The confusion matrix framework originated in medical diagnostic testing but has since become universal in any field that involves binary classification. In machine learning, sensitivity is called recall and PPV is called precision. The F1 score is a standard benchmark metric for classification models. In quality control and industrial testing, sensitivity and specificity inform decisions about detection thresholds and acceptable false alarm rates.

The mathematics is identical across all these domains. What changes is the interpretation: a 'false positive' in medical screening means an unnecessary follow-up test, while in fraud detection it might mean a legitimate transaction blocked. The relative costs of false positives and false negatives — and the prevalence of the condition being detected — must always be considered when choosing a test or setting a decision threshold.
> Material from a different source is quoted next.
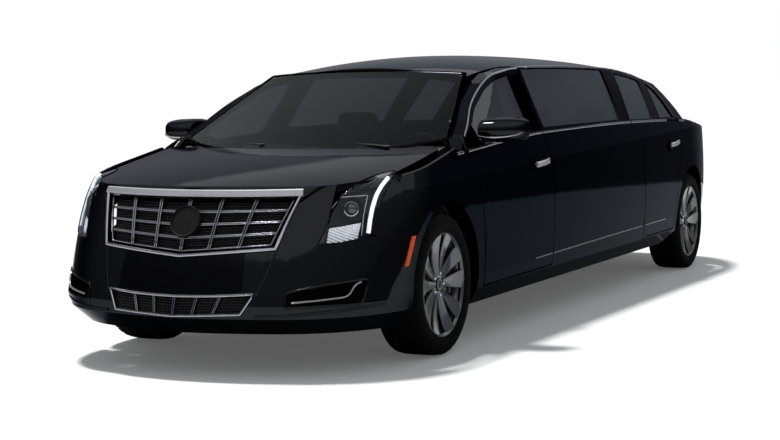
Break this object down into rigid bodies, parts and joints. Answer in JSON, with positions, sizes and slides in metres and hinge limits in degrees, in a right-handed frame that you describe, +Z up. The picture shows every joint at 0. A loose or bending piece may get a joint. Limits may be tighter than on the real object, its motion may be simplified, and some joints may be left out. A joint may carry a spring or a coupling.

Interpreting Results: A Note on Context

No single metric captures the full picture of diagnostic performance. A test optimized purely for sensitivity will sacrifice specificity, and vice versa. The right balance depends on the clinical or practical context: the severity of missing a true case, the burden of investigating false positives, and the prevalence in the target population.

These calculations provide quantitative estimates based on the confusion matrix you enter. They are tools for structured thinking about test performance, not definitive verdicts. All results should be interpreted alongside clinical judgment, study design considerations, and an understanding of the population in which the test will be used.